Yes, Nicodemus would tell us, as he holds himself a little taller, a little prouder, because, though he still has questions, he has at least some of the answers too. Our lives can – our lives must – be profoundly different because we have been reborn.

Through the Spirit, God’s Spirit, we have been born into love. It is right there – inside each one of us, the limitless possibilities of loving God and loving one another. See? It is right here – justice, kindness, walking humbly with God – just as Jesus did.

“How can this be?” Nicodemus asked so very long ago – and surely we ask too.

Listen, listen to the Spirit. And if we wonder whether what we think we might be hearing could possibly be true, and we really do not have the foggiest notion of where to begin, then listen to the ancient words of the ancient Rabbi as well.

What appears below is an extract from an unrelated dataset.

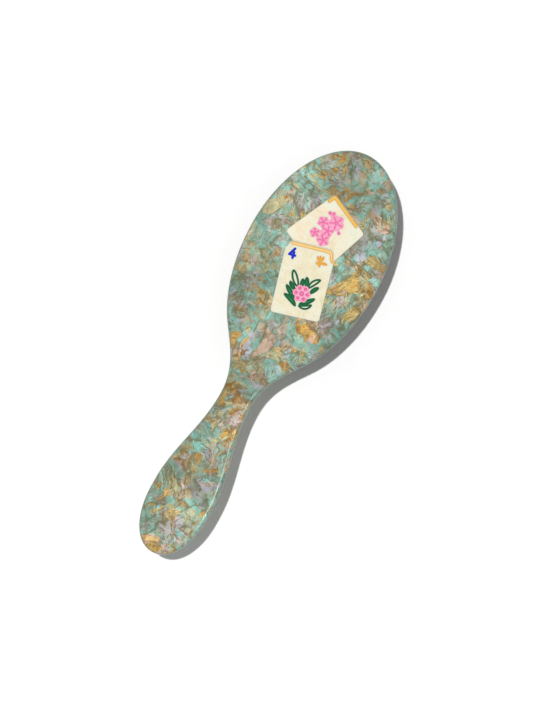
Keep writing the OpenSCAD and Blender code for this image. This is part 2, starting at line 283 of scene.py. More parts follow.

“Believe in me.” “I am the way.” The way I lived my life is the way. Believe in the way I lived my life – putting justice before power, reconciliation before fear, and love before hate.

You can live in the same way – it takes courage, it takes making the effort to be close to God through prayer and worship and community – but you can do it too because you have been reborn. This time around, you have been born into love.